In 2014, due to an incorrectly labeled package, a delivery company delivered a box of high grade drugs to the neighbor of the intended recipient in Houston, Texas, who then alerted the local police.
Sheriffs were sent to the correct address and, upon raiding the house, found “a hodgepodge of multiple drugs and a whole bunch of guns,” .
Three suspects were taken into custody after the incident.
In 1964, Teressa Bellissimo, who along with her husband Frank co-founded the Anchor Bar in Buffalo, N. Y., ordered chicken necks to make her spaghetti sauce, but chicken wings arrived instead, so she made do with them and invented the popular bar food – Buffalo Wings.

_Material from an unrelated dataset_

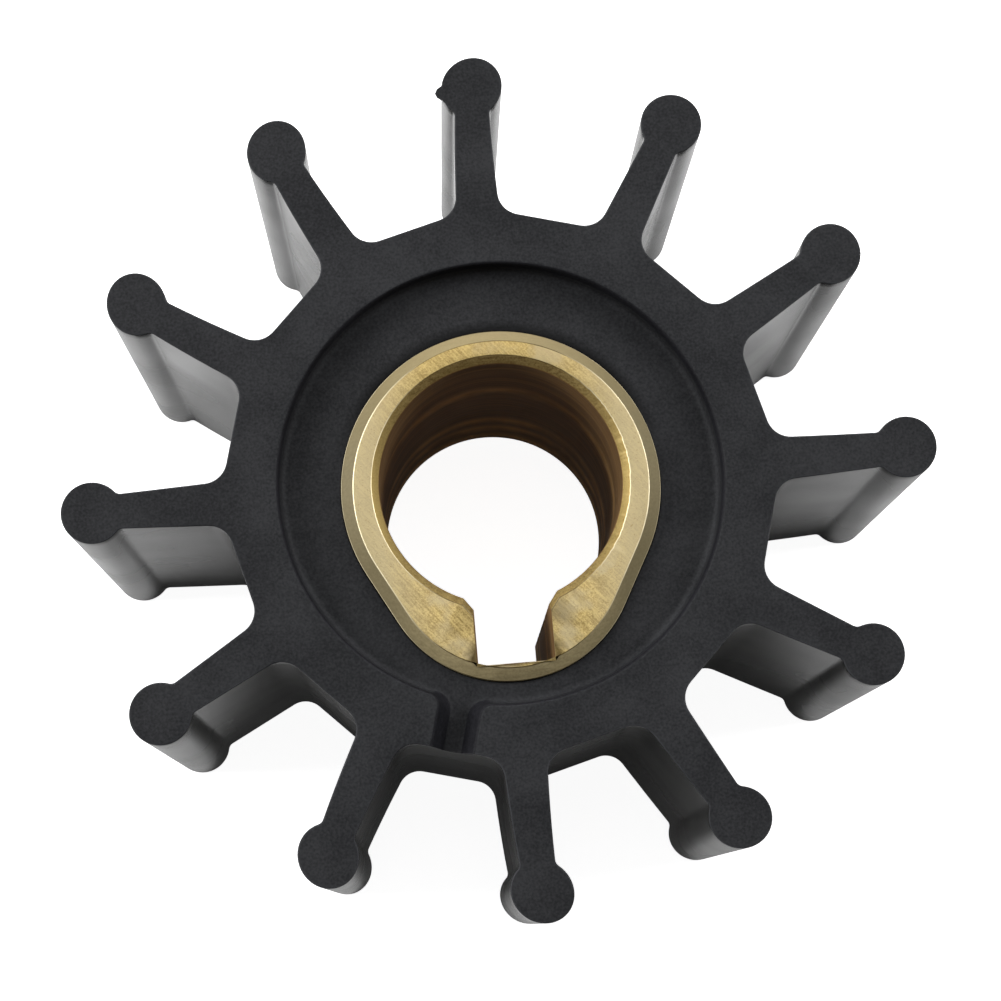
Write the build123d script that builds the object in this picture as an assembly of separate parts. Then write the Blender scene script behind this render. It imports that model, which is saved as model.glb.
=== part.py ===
from build123d import *
import math
import os

# Flexible-vane impeller for a raw-water pump, in millimetres.
# Frame: +Z along the shaft axis towards the front face, origin on that axis at
# the back face, so the impeller lies flat on its back. The keyway points to -Y,
# in line with one vane.

# --- rubber body -----------------------------------------------------------
vane_count = 12
overall_d = 57.15            # across the vane tips
body_width = 31.75           # along the shaft
rim_across_flats = 35.5      # rim that carries the vanes, with a flat in each gap
tip_bead_d = 4.05            # round sealing bead on each vane tip
vane_root_thick = 2.9        # vane thickness where it leaves the rim
vane_tip_thick = 2.15        # vane thickness at the centre of the bead
vane_root_fillet = 1.6       # flex fillet between vane and rim
bead_neck_fillet = 0.5       # fillet between vane and bead

# --- stepped recess in both faces, and the relief channel of the front -----
recess_d = 29.0              # mouth diameter at the face
recess_depth = 1.6
recess_draft = 14.0          # degrees, for the moulding core to draw
channel_mouth = 2.7          # relief channel, across its top at the face
channel_floor = 0.6          # across its floor, level with the recess floor
channel_corner_r = 0.8       # where the channel's flanks turn into the recess wall
lip_r = 0.25                 # rounded lip along recess and channel

# --- brass insert ----------------------------------------------------------
bore_d = 15.88               # for a five-eighths inch shaft
keyway_width = 4.9
keyway_floor = 11.8          # from the shaft axis to the keyway floor
nose_wall = 1.15             # wall left outside the keyway floor
nose_r = 8.4                 # outer radius of the nose over the keyway
round_d = 20.9               # outer diameter of the round part
round_shift = 0.25           # the round part sits this far off the axis, to the key
front_inset = 0.5            # insert face below the body's front face
back_inset = 2.6             # insert end above the body's back face
front_bevel = 0.8            # outer bevel on the front end
back_bevel = 0.4             # outer bevel on the back end
bore_chamfer = 0.5           # both ends of the bore

# --- derived ---------------------------------------------------------------
tip_circle_r = (overall_d - tip_bead_d) / 2
rim_r = rim_across_flats / 2
recess_r = recess_d / 2
bore_r = bore_d / 2
vane_pitch = 360.0 / vane_count
vane_taper = (vane_root_thick - vane_tip_thick) / 2 / (tip_circle_r - rim_r)
insert_length = body_width - front_inset - back_inset
insert_front = back_inset + insert_length
nose_tip = keyway_floor + nose_wall
nose_centre = nose_tip - nose_r
# The channel runs out along the middle of the gap beside the keyway's vane.
channel_angle = -90.0 - vane_pitch / 2
# Cutters start and end this far outside the rubber that they cut.
overrun = 1.0
# Slack for picking an edge or a corner by its place.
pick = 0.02


def vane_half(distance):
    """Half of the vane's thickness at one distance from the shaft axis."""
    return vane_tip_thick / 2 + vane_taper * (tip_circle_r - distance)


def vane_blank():
    """One tapered vane along +X with its round tip bead, as a plan face."""
    plate = Polygon(
        (0, -vane_half(0)),
        (tip_circle_r, -vane_half(tip_circle_r)),
        (tip_circle_r, vane_half(tip_circle_r)),
        (0, vane_half(0)),
        align=None,
    )
    return plate + Pos(tip_circle_r, 0) * Circle(tip_bead_d / 2)


def root_distance():
    """Distance from the shaft axis to the corner between a vane side and a rim flat."""
    lean = math.radians(vane_pitch / 2)
    # The flat is x * cos(lean) + y * sin(lean) = rim_r, and the side line is
    # y = vane_half(x), which falls by vane_taper for each step of x.
    along = (rim_r - vane_half(0) * math.sin(lean)) / (math.cos(lean) - vane_taper * math.sin(lean))
    return math.hypot(along, vane_half(along))


def neck_distance():
    """Distance from the shaft axis to the corner between a vane side and its bead."""
    half = vane_tip_thick / 2
    bead_r = tip_bead_d / 2
    # The side line is half + vane_taper * u, where u runs inward from the bead
    # centre, and the corner is where it meets the bead's circle.
    a = 1 + vane_taper**2
    b = 2 * half * vane_taper
    c = half**2 - bead_r**2
    u = (-b + math.sqrt(b**2 - 4 * a * c)) / (2 * a)
    return math.hypot(tip_circle_r - u, vane_half(tip_circle_r - u))


def corners_at(plan, distance):
    """Corners of a plan face that lie at one distance from the shaft axis."""
    return plan.vertices().filter_by(lambda v: abs(math.hypot(v.X, v.Y) - distance) < pick)


def body_plan():
    """Plan of the body: many-sided rim, patterned vanes, root fillets and bead necks."""
    plan = RegularPolygon(rim_r, vane_count, major_radius=False)
    for index in range(vane_count):
        plan += Rot(0, 0, index * vane_pitch) * vane_blank()
    plan = fillet(corners_at(plan, root_distance()), vane_root_fillet)
    return fillet(corners_at(plan, neck_distance()), bead_neck_fillet)


def recess_core():
    """Drafted core of one recess: its mouth at z = 0, its floor below."""
    flare = math.tan(math.radians(recess_draft))
    profile = Polygon(
        (0, -recess_depth),
        (recess_r - recess_depth * flare, -recess_depth),
        (recess_r + overrun * flare, overrun),
        (0, overrun),
        align=None,
    )
    return revolve(Plane.XZ * profile, axis=Axis.Z)


def channel_core():
    """Core of the relief channel, a flared groove from the recess out past the rim."""
    flare = (channel_mouth - channel_floor) / 2 / recess_depth
    foot = channel_floor / 2
    top = channel_mouth / 2 + overrun * flare
    section = Polygon(
        (-top, overrun),
        (-foot, -recess_depth),
        (foot, -recess_depth),
        (top, overrun),
        align=None,
    )
    start = recess_r - channel_mouth
    length = rim_r + overrun - start
    groove = extrude(Plane.YZ.offset(start) * section, amount=length)
    return Rot(0, 0, channel_angle) * groove


def channel_corners(core):
    """The two edges of a core where the channel's flanks leave the recess wall."""
    low = -recess_depth + pick
    span = core.edges().filter_by(lambda e: e.bounding_box().min.Z < low)
    span = span.filter_by(lambda e: e.bounding_box().max.Z > overrun - pick)
    nearest = recess_r - channel_mouth / 2
    return span.filter_by(lambda e: nearest < plan_distance(e) < rim_r)


def plan_distance(edge):
    """Distance of an edge's middle from the shaft axis."""
    middle = edge.position_at(0.5)
    return math.hypot(middle.X, middle.Y)


def front_core():
    """Core of the front recess with the relief channel and its rounded corners."""
    core = recess_core() + channel_core()
    core = fillet(channel_corners(core), channel_corner_r)
    return Pos(0, 0, body_width) * core


def back_core():
    """Core of the back recess."""
    return mirror(recess_core(), about=Plane.XY)


def lips(body):
    """Edges where a recess or the channel opens in a face of the body."""
    inner = body.edges().filter_by(lambda e: plan_distance(e) < rim_r - pick)
    front = inner.filter_by(lambda e: e.bounding_box().min.Z > body_width - pick)
    back = inner.filter_by(lambda e: e.bounding_box().max.Z < pick)
    return front + back


def insert_outline():
    """Outer plan of the insert: a round part and a nose, joined by tangent flanks."""
    round_r = round_d / 2
    lean = math.asin((round_r - nose_r) / (nose_centre - round_shift))
    side = math.cos(lean)
    drop = math.sin(lean)
    flank_top = (round_r * side, -round_shift - round_r * drop)
    flank_end = (nose_r * side, -nose_centre - nose_r * drop)
    left_top = (-flank_top[0], flank_top[1])
    left_end = (-flank_end[0], flank_end[1])
    crown = (0, round_r - round_shift)
    outline = Curve() + [
        ThreePointArc(flank_top, crown, left_top),
        Line(left_top, left_end),
        ThreePointArc(left_end, (0, -nose_tip), flank_end),
        Line(flank_end, flank_top),
    ]
    return make_face(outline)


def insert_pocket():
    """The space that the insert takes in the rubber, run out into both recesses."""
    return extrude(insert_outline(), amount=body_width)


def insert_blank():
    """The insert without its bore and keyway, bevelled at both ends."""
    blank = Pos(0, 0, back_inset) * extrude(insert_outline(), amount=insert_length)
    blank = chamfer(blank.faces().sort_by(Axis.Z)[-1].edges(), front_bevel)
    return chamfer(blank.faces().sort_by(Axis.Z)[0].edges(), back_bevel)


def shaft_bore():
    """Cutter of the bore, chamfered at both ends of the insert."""
    mouth_r = bore_r + bore_chamfer
    profile = Polygon(
        (0, back_inset),
        (mouth_r, back_inset),
        (bore_r, back_inset + bore_chamfer),
        (bore_r, insert_front - bore_chamfer),
        (mouth_r, insert_front),
        (0, insert_front),
        align=None,
    )
    return revolve(Plane.XZ * profile, axis=Axis.Z)


def keyway():
    """Cutter of the broached keyway, from the shaft axis to its floor."""
    slot = Box(keyway_width, keyway_floor, body_width)
    return Pos(0, -keyway_floor / 2, body_width / 2) * slot


def impeller_body():
    """Moulded rubber: vanes on a rim, recessed in both faces, round the insert."""
    body = extrude(body_plan(), amount=body_width)
    body = body - front_core() - back_core()
    body = fillet(lips(body), lip_r)
    return body - insert_pocket()


def hub_insert():
    """Turned and broached brass insert that the rubber is bonded to."""
    return insert_blank() - shaft_bore() - keyway()


def main():
    """Build both pieces and write one STEP file for each."""
    os.makedirs("parts", exist_ok=True)
    export_step(impeller_body(), "parts/impeller_body.step")
    export_step(hub_insert(), "parts/hub_insert.step")


main()
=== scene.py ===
"""Looks of a flexible-vane pump impeller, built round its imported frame.

Two real pieces are dressed: the moulded rubber body with its beaded vanes, and the
turned and broached brass insert in its bore. Shapes are worked out in millimetres in
the frame of the CAD part (+Z along the shaft axis, back face on z = 0) and written to
the meshes in metres.
"""
import logging
import math
from collections.abc import Callable
from dataclasses import dataclass
from enum import Enum

import bmesh
import bpy
import numpy as np
from mathutils import Matrix, Vector


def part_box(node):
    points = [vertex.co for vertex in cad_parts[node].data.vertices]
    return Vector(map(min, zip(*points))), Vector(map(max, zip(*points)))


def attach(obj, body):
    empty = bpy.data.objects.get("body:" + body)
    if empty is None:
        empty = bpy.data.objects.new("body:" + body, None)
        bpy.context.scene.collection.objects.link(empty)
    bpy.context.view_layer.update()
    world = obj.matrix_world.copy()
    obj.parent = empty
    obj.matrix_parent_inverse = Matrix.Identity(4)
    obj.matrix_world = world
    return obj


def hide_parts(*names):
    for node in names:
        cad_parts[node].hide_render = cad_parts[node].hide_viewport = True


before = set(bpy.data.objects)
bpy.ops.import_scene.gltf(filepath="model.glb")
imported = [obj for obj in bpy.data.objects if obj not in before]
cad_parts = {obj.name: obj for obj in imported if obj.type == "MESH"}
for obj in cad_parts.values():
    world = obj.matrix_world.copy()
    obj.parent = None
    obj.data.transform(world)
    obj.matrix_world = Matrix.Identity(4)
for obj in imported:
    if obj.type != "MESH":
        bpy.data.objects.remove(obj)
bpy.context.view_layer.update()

MM = 0.001
LOG = logging.getLogger("impeller")
Pair = tuple[float, float]
Triple = tuple[float, float, float]
Piece = bpy.types.Object
Socket = bpy.types.NodeSocket
Vertices = list[bmesh.types.BMVert]


# --- names ---


class Node(Enum):
    """CAD nodes that the dressed pieces stand for."""

    BODY = "impeller_body"
    INSERT = "hub_insert"


class Slot(Enum):
    """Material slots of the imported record."""

    RUBBER = "rubber"
    BRASS = "brass"


class End(Enum):
    """The impeller's two ends, each with the way that it looks along the shaft axis."""

    FRONT = 1.0
    BACK = -1.0


# --- plan outlines and profiles ---


def unit(vector: np.ndarray) -> np.ndarray:
    """A vector, or each row of an array of them, at length one."""
    return vector / np.linalg.norm(vector, axis=-1, keepdims=True)


def polar(radius: float, angle: np.ndarray | float) -> np.ndarray:
    """Plan points at a radius and at angles in radians."""
    return radius * np.stack([np.cos(angle), np.sin(angle)], axis=-1)


def turned(points: np.ndarray, angle: float | np.ndarray) -> np.ndarray:
    """Turns plan points about the shaft axis.

    Args:
        points: The points, one row each.
        angle: The angle in radians, one for all points or one for each.

    Returns:
        The turned points.
    """
    c, s = np.cos(angle), np.sin(angle)
    x, y = points[:, 0], points[:, 1]
    return np.stack([x * c - y * s, x * s + y * c], axis=-1)


def smooth_step(share: float) -> float:
    """Eases 0 to 1 in and out, and holds it outside that range."""
    held = min(max(share, 0.0), 1.0)
    return held * held * (3.0 - 2.0 * held)


@dataclass(frozen=True)
class Outline:
    """A closed plan outline, anticlockwise, with normals that point out of the piece.

    Attributes:
        points: Plan points in millimetres, one row each.
        normals: The unit normal at each point.
    """

    points: np.ndarray
    normals: np.ndarray

    @classmethod
    def through(cls, points: np.ndarray) -> "Outline":
        """An outline through points, with each normal square to its neighbours' line."""
        along = unit(np.roll(points, -1, axis=0) - np.roll(points, 1, axis=0))
        return cls(points, np.stack([along[:, 1], -along[:, 0]], axis=-1))

    def ring(self, inset: float | np.ndarray, height: float | np.ndarray) -> np.ndarray:
        """The outline as points in space, moved into the piece by an inset, at a height."""
        moved = self.points - self.normals * np.reshape(inset, (-1, 1))
        return np.column_stack([moved, np.full(len(moved), height)])


class Pen:
    """Draws plan points along arcs and straight runs."""

    def __init__(self, sag: float, stride: float) -> None:
        """Starts with no points.

        Args:
            sag: How far a chord may leave its arc, in millimetres.
            stride: The longest step on a straight run, in millimetres.
        """
        self.sag = sag
        self.stride = stride
        self.rows: list[np.ndarray] = []

    def arc(self, centre: np.ndarray, radius: float, start: float, end: float) -> None:
        """Adds an arc with both of its ends.

        Args:
            centre: The arc's centre.
            radius: Its radius.
            start: The angle in radians where it starts.
            end: The angle where it ends, above start for anticlockwise.
        """
        step = 2.0 * math.acos(1.0 - self.sag / radius)
        count = max(2, math.ceil(abs(end - start) / step))
        self.rows.extend(centre + polar(radius, np.linspace(start, end, count + 1)))

    def run(self, end: np.ndarray) -> None:
        """Adds a straight run from the last point, without its end.

        Args:
            end: The point that the next arc starts from.
        """
        start = self.rows[-1]
        count = max(1, math.ceil(float(np.linalg.norm(end - start)) / self.stride))
        for index in range(1, count):
            self.rows.append(start + (end - start) * index / count)

    def points(self) -> np.ndarray:
        """Ends the drawing.

        Returns:
            The points drawn, without any that repeats its neighbour.
        """
        rows = [self.rows[0]]
        for row in self.rows[1:]:
            if np.linalg.norm(row - rows[-1]) > self.sag / 2:
                rows.append(row)
        return np.array(rows)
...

Caffeine is a drug, but sometimes, the other things we put in our coffee can be even more hazardous to our health. Like artificial sweeteners, or mountains of pure uncut cocaine.
A Berlin coffee company was ready to receive its morning delivery of delicious Brazilian beans, but when workers opened up the packages to begin the best part of waking up, they found an unexpected bonus: a completely unrequested duffel bag overstuffed with 73 pounds of cocaine worth $1.8 million, by the police’s estimate. Add a couple of cans of Red Bull and that shipment could legally be classified as a WMD.
Authorities don’t yet know who slipped it into the delivery,
nor do they know where the offending product was meant to be delivered. They only know that the beans came from Brazil and that inspections at the nearby Bremerhaven port turned up nothing suspicious. So either somebody at the port is pulling a Tony Montana or that place employed the worst inspectors. Alternatively, maybe the illegal drug industry was feeling generous (it was the season of giving, after all) and intentionally gave away those 73 pounds of love to a random stranger. We may never know the truth.